Most of the serious issues affected only the first couple of floors. Still, the uncertainty and scrambled deliveries “added to stress levels for at least a month,” Johansen says.
After a learning curve, the 12-person erection crew cut the time to install a single floor from nine to five days. The average was seven days for the 18 levels of timber structure.
Timber erection is similar to steel erection, including the difficult embed connections of the beams to the concrete cores. Different settling rates and different allowable tolerances were accommodated, says Johansen. In addition, Thornton Tomasetti was on site to advise on the structural viability of the 10 or 15 cuts into the timber needed in the field.
Developer went into uncharted territory to create a market niche in Milwaukee and a role model for tall timber structures in the U.S.
Photo courtesy C.D.Smith & New Land
Pain points became much more focused once the timber started rising. For example, columns came wrapped in protective plastic. Initially, crews only peeled away the sheeting at the column tops to set the beams and at the bases to set the columns. After a weekend of exposure to the sun, there was an unwanted tan line. Lesson learned: For expressed wood, remove all the plastic before erection.
Another lesson involved moisture mitigation during construction—necessary to keep the exposed CLT ceilings and their supports from staining. After every rainfall or snow storm, workers arrived with squeegees, leaf blowers and a vacuum machine to swab the decks. In addition, workers applied a coating to the floor panel seams to keep water from seeping through and staining the wood ceilings and other exposed components below.

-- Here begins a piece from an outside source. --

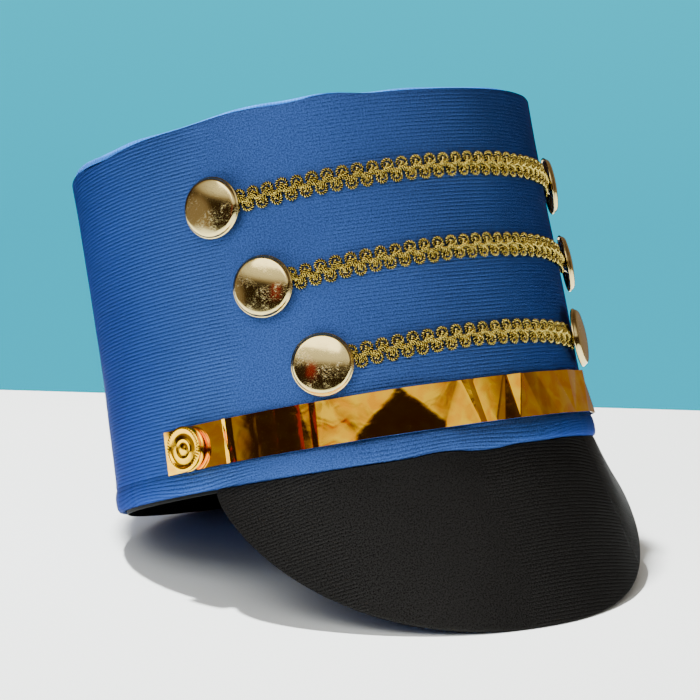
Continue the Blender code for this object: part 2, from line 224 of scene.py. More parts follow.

New Land considers tall timber a market differentiator for downtown residential development, based on wood’s beauty and growing popularity as a renewable building material. At a July 20 press conference, Gokhman said the wood used in the building is replaced by natural growth in North American forests every 23 minutes.
To date, about 100 of 259 apartments are leased, which is ahead of projections. Barring unforeseen circumstances, New Land plans to develop another mass timber high-rise in Milwaukee.